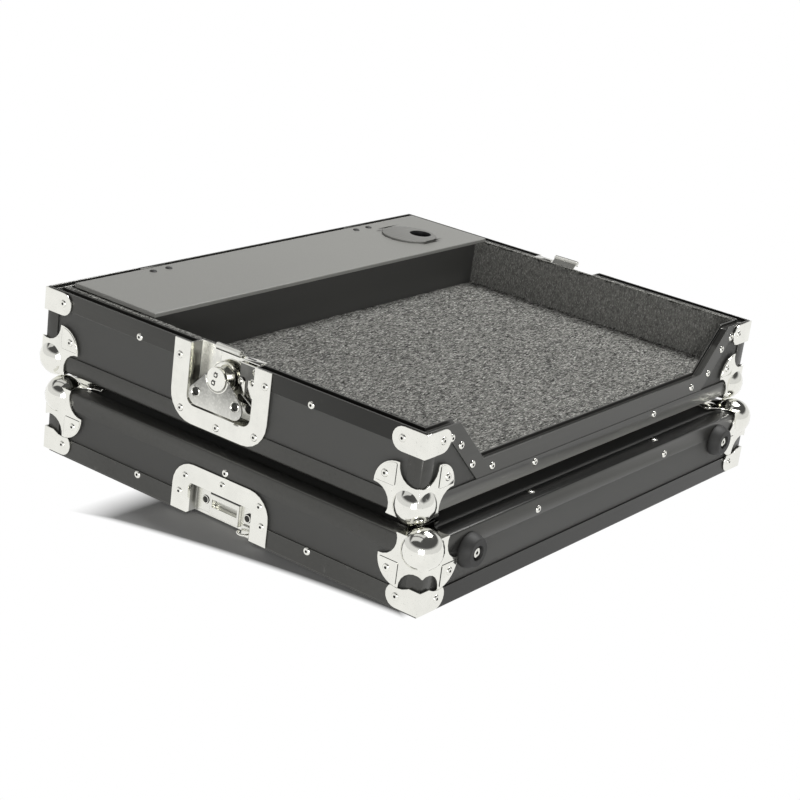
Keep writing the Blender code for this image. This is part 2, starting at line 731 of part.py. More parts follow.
def build_latch_dish(side, steel):
    """Pressed dish in the base's side wall: rim flange, pan open at the top, socket for the lid's tongue."""
    top = BASE_HEIGHT - GAP
    turn = side_turn(side)
    flange = prism(
        dish_outline(DISH_WIDTH / 2, LATCH_DISH_LOW, top, DISH_CORNER),
        out_of(-GAP - DISH_SHEET), out_of(-GAP), "x",
    )
    pan_half = RECESS_WIDTH / 2 + DISH_SHEET
    pan = prism(
        dish_outline(pan_half, RECESS_LOW - DISH_SHEET, top, RECESS_CORNER + DISH_SHEET),
        out_of(-GAP - DISH_SHEET / 2), out_of(DISH_BACK), "x",
    )
    cavity = prism(
        dish_outline(RECESS_WIDTH / 2, RECESS_LOW, top + RECESS_DEPTH, RECESS_CORNER),
        out_of(-2 * RECESS_DEPTH), out_of(RECESS_DEPTH), "x",
    )
    bearing = cylinder(
        (LATCH_Y, HUB_Z), STUB_RADIUS + GAP, out_of(RECESS_DEPTH / 2), out_of(2 * DISH_BACK), "x", 16
    )
    item = BASE.piece(f"latch_dish_{side}", flange, steel, joins=(pan,), cuts=(cavity, bearing), turn=turn)
    block_low = (out_of(RECESS_DEPTH - SOCKET_DEPTH), SOCKET_Y - SOCKET_WIDTH / 2, SOCKET_LOW)
    block_high = (out_of(RECESS_DEPTH + DISH_SHEET / 2), SOCKET_Y + SOCKET_WIDTH / 2, top - HOOK_BEAD_RADIUS)
    slot_x = RECESS_DEPTH - SOCKET_DEPTH + SLOT_FRONT_WALL
    slot_low = (out_of(slot_x), SOCKET_Y - SLOT_WIDTH / 2, top - HOOK_BEAD_RADIUS - SLOT_LENGTH)
    slot_high = (out_of(slot_x + SLOT_DEPTH), SOCKET_Y + SLOT_WIDTH / 2, top + SLOT_LENGTH)
    for kind, shape in (("UNION", box(block_low, block_high)), ("DIFFERENCE", box(slot_low, slot_high))):
        label = f"latch_socket_{kind.lower()}_{side}"
        helper = BASE.place(label, BASE.data(label, shape), (0, 0, 0), turn, HELPERS)
        helper.hide_render = True
        helper.display_type = "WIRE"
        step = item.modifiers.new(label, "BOOLEAN")
        step.operation = kind
        step.solver = "EXACT"
        step.object = helper


def hook_outline():
    """The hook from the side, as (x, z): a flat plate that leans out at the top to a round bead."""
    half = HOOK_SHEET / 2
    mid = out_of(RECESS_DEPTH - GAP - half)
    bend = (mid, HUB_Z + max(CAM_RADIUS, BARREL_RADIUS) + HOOK_TRAVEL + half)
    bead = (mid - HOOK_LEAN, BASE_HEIGHT + HOOK_ABOVE_RIM - HOOK_BEAD_RADIUS)
    lean = angle_of(bend, bead)
    skew = half * math.tan(math.radians((lean - 90) / 2))
    neck = math.degrees(math.asin(half / HOOK_BEAD_RADIUS))
    back_to_front = arc(*bead, HOOK_BEAD_RADIUS, lean - 180 + neck, lean + 180 - neck, 12)
    low = HUB_Z - HOOK_TAIL
    return [
        (mid - half, low), (mid + half, low), (mid + half, bend[1] + skew), *back_to_front,
        (mid - half, bend[1] - skew),
    ]


def build_hook(side, steel):
    """Hook plate that slides up and down against the dish, with a window that the hub's eccentric
    works in.
    """
    half = HOOK_WIDTH / 2
    swing = ECCENTRIC_RADIUS + ECCENTRICITY + GAP
    give = max(ECCENTRIC_RADIUS + YOKE_SLACK, ECCENTRICITY + STUB_RADIUS + GAP)
    middle = HUB_Z + ECCENTRICITY
    yoke = box(
        (out_of(RECESS_DEPTH / 2), LATCH_Y - swing, middle - give),
        (out_of(2 * RECESS_DEPTH), LATCH_Y + swing, middle + give),
    )
    plate = prism(hook_outline(), HOOK_Y - half, HOOK_Y + half, "y")
    BASE.piece(f"latch_hook_{side}", plate, steel, cuts=(yoke,), turn=side_turn(side))


def wing_depth():
    """Depth of the middle of the wing's sheet, just proud of the dish's flange."""
    return -GAP - DISH_SHEET - GAP - WING_SHEET / 2


def place_turned(name, mesh, material, side, pivot, joins=(), cuts=()):
    """A latch piece whose origin is on its joint's axis, on either side of the case."""
    if side == "left":
        BASE.piece(name, mesh, material, joins=joins, cuts=cuts, pivot=pivot)
        return
    for shape in (mesh, *joins, *cuts):
        turned(shape, math.pi)
    BASE.piece(name, mesh, material, joins=joins, cuts=cuts, pivot=(-pivot[0], -pivot[1], pivot[2]))


def build_hub(side, steel):
    """Hub that the wing turns: face, barrel, cam disc, eccentric and the stub that runs in the dish."""
    centre = (LATCH_Y, HUB_Z)
    cam_back = RECESS_DEPTH - GAP - HOOK_SHEET - GAP
    face = cylinder(centre, HUB_RADIUS, out_of(-GAP - DISH_SHEET - HUB_PROUD), out_of(-GAP), "x", 32)
    barrel = cylinder(
        centre, BARREL_RADIUS, out_of(-GAP - DISH_SHEET), out_of(cam_back - CAM_SHEET / 2), "x"
    )
    cam = cylinder(centre, CAM_RADIUS, out_of(cam_back - CAM_SHEET), out_of(cam_back), "x", 28)
    lobe = cylinder(
        (LATCH_Y, HUB_Z + ECCENTRICITY),
        ECCENTRIC_RADIUS,
        out_of(cam_back - CAM_SHEET / 2),
        out_of(RECESS_DEPTH - GAP),
        "x",
        20,
    )
    stub = cylinder(centre, STUB_RADIUS, out_of(cam_back - CAM_SHEET / 2), out_of(DISH_BACK - GAP), "x", 12)
    pivot = (out_of(wing_depth()), LATCH_Y, HUB_Z)
    place_turned(f"latch_hub_{side}", face, steel, side, pivot, joins=(barrel, cam, lobe, stub))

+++

### Exercise directions
Write out the whole listing again. Match it word for word.

### Exercise result
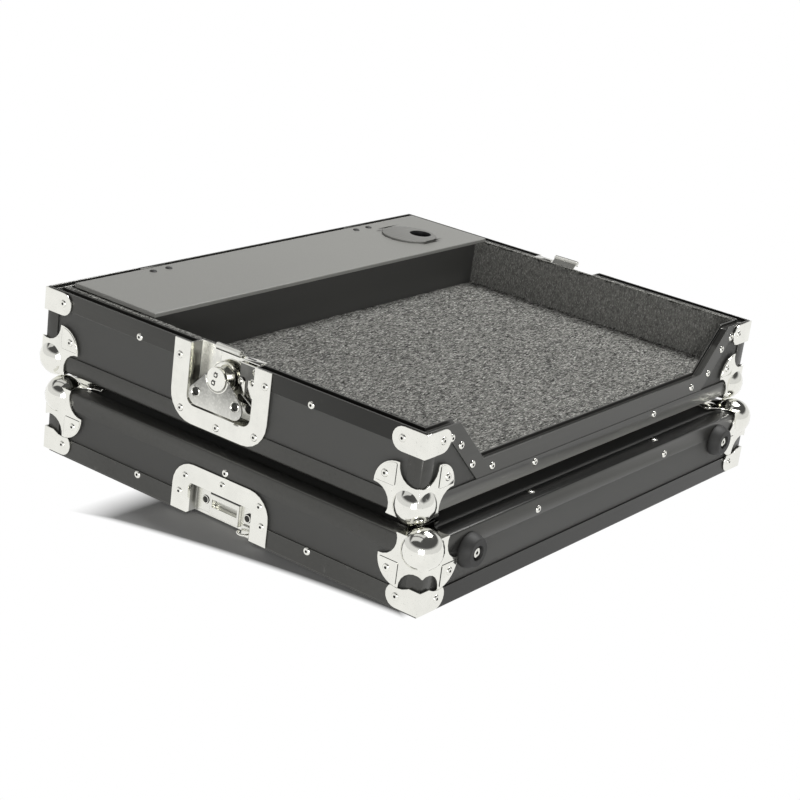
Keep writing the Blender code for this image. This is part 2, starting at line 731 of part.py. More parts follow.
def build_latch_dish(side, steel):
    """Pressed dish in the base's side wall: rim flange, pan open at the top, socket for the lid's tongue."""
    top = BASE_HEIGHT - GAP
    turn = side_turn(side)
    flange = prism(
        dish_outline(DISH_WIDTH / 2, LATCH_DISH_LOW, top, DISH_CORNER),
        out_of(-GAP - DISH_SHEET), out_of(-GAP), "x",
    )
    pan_half = RECESS_WIDTH / 2 + DISH_SHEET
    pan = prism(
        dish_outline(pan_half, RECESS_LOW - DISH_SHEET, top, RECESS_CORNER + DISH_SHEET),
        out_of(-GAP - DISH_SHEET / 2), out_of(DISH_BACK), "x",
    )
    cavity = prism(
        dish_outline(RECESS_WIDTH / 2, RECESS_LOW, top + RECESS_DEPTH, RECESS_CORNER),
        out_of(-2 * RECESS_DEPTH), out_of(RECESS_DEPTH), "x",
    )
    bearing = cylinder(
        (LATCH_Y, HUB_Z), STUB_RADIUS + GAP, out_of(RECESS_DEPTH / 2), out_of(2 * DISH_BACK), "x", 16
    )
    item = BASE.piece(f"latch_dish_{side}", flange, steel, joins=(pan,), cuts=(cavity, bearing), turn=turn)
    block_low = (out_of(RECESS_DEPTH - SOCKET_DEPTH), SOCKET_Y - SOCKET_WIDTH / 2, SOCKET_LOW)
    block_high = (out_of(RECESS_DEPTH + DISH_SHEET / 2), SOCKET_Y + SOCKET_WIDTH / 2, top - HOOK_BEAD_RADIUS)
    slot_x = RECESS_DEPTH - SOCKET_DEPTH + SLOT_FRONT_WALL
    slot_low = (out_of(slot_x), SOCKET_Y - SLOT_WIDTH / 2, top - HOOK_BEAD_RADIUS - SLOT_LENGTH)
    slot_high = (out_of(slot_x + SLOT_DEPTH), SOCKET_Y + SLOT_WIDTH / 2, top + SLOT_LENGTH)
    for kind, shape in (("UNION", box(block_low, block_high)), ("DIFFERENCE", box(slot_low, slot_high))):
        label = f"latch_socket_{kind.lower()}_{side}"
        helper = BASE.place(label, BASE.data(label, shape), (0, 0, 0), turn, HELPERS)
        helper.hide_render = True
        helper.display_type = "WIRE"
        step = item.modifiers.new(label, "BOOLEAN")
        step.operation = kind
        step.solver = "EXACT"
        step.object = helper


def hook_outline():
    """The hook from the side, as (x, z): a flat plate that leans out at the top to a round bead."""
    half = HOOK_SHEET / 2
    mid = out_of(RECESS_DEPTH - GAP - half)
    bend = (mid, HUB_Z + max(CAM_RADIUS, BARREL_RADIUS) + HOOK_TRAVEL + half)
    bead = (mid - HOOK_LEAN, BASE_HEIGHT + HOOK_ABOVE_RIM - HOOK_BEAD_RADIUS)
    lean = angle_of(bend, bead)
    skew = half * math.tan(math.radians((lean - 90) / 2))
    neck = math.degrees(math.asin(half / HOOK_BEAD_RADIUS))
    back_to_front = arc(*bead, HOOK_BEAD_RADIUS, lean - 180 + neck, lean + 180 - neck, 12)
    low = HUB_Z - HOOK_TAIL
    return [
        (mid - half, low), (mid + half, low), (mid + half, bend[1] + skew), *back_to_front,
        (mid - half, bend[1] - skew),
    ]


def build_hook(side, steel):
    """Hook plate that slides up and down against the dish, with a window that the hub's eccentric
    works in.
    """
    half = HOOK_WIDTH / 2
    swing = ECCENTRIC_RADIUS + ECCENTRICITY + GAP
    give = max(ECCENTRIC_RADIUS + YOKE_SLACK, ECCENTRICITY + STUB_RADIUS + GAP)
    middle = HUB_Z + ECCENTRICITY
    yoke = box(
        (out_of(RECESS_DEPTH / 2), LATCH_Y - swing, middle - give),
        (out_of(2 * RECESS_DEPTH), LATCH_Y + swing, middle + give),
    )
    plate = prism(hook_outline(), HOOK_Y - half, HOOK_Y + half, "y")
    BASE.piece(f"latch_hook_{side}", plate, steel, cuts=(yoke,), turn=side_turn(side))


def wing_depth():
    """Depth of the middle of the wing's sheet, just proud of the dish's flange."""
    return -GAP - DISH_SHEET - GAP - WING_SHEET / 2


def place_turned(name, mesh, material, side, pivot, joins=(), cuts=()):
    """A latch piece whose origin is on its joint's axis, on either side of the case."""
    if side == "left":
        BASE.piece(name, mesh, material, joins=joins, cuts=cuts, pivot=pivot)
        return
    for shape in (mesh, *joins, *cuts):
        turned(shape, math.pi)
    BASE.piece(name, mesh, material, joins=joins, cuts=cuts, pivot=(-pivot[0], -pivot[1], pivot[2]))


def build_hub(side, steel):
    """Hub that the wing turns: face, barrel, cam disc, eccentric and the stub that runs in the dish."""
    centre = (LATCH_Y, HUB_Z)
    cam_back = RECESS_DEPTH - GAP - HOOK_SHEET - GAP
    face = cylinder(centre, HUB_RADIUS, out_of(-GAP - DISH_SHEET - HUB_PROUD), out_of(-GAP), "x", 32)
    barrel = cylinder(
        centre, BARREL_RADIUS, out_of(-GAP - DISH_SHEET), out_of(cam_back - CAM_SHEET / 2), "x"
    )
    cam = cylinder(centre, CAM_RADIUS, out_of(cam_back - CAM_SHEET), out_of(cam_back), "x", 28)
    lobe = cylinder(
        (LATCH_Y, HUB_Z + ECCENTRICITY),
        ECCENTRIC_RADIUS,
        out_of(cam_back - CAM_SHEET / 2),
        out_of(RECESS_DEPTH - GAP),
        "x",
        20,
    )
    stub = cylinder(centre, STUB_RADIUS, out_of(cam_back - CAM_SHEET / 2), out_of(DISH_BACK - GAP), "x", 12)
    pivot = (out_of(wing_depth()), LATCH_Y, HUB_Z)
    place_turned(f"latch_hub_{side}", face, steel, side, pivot, joins=(barrel, cam, lobe, stub))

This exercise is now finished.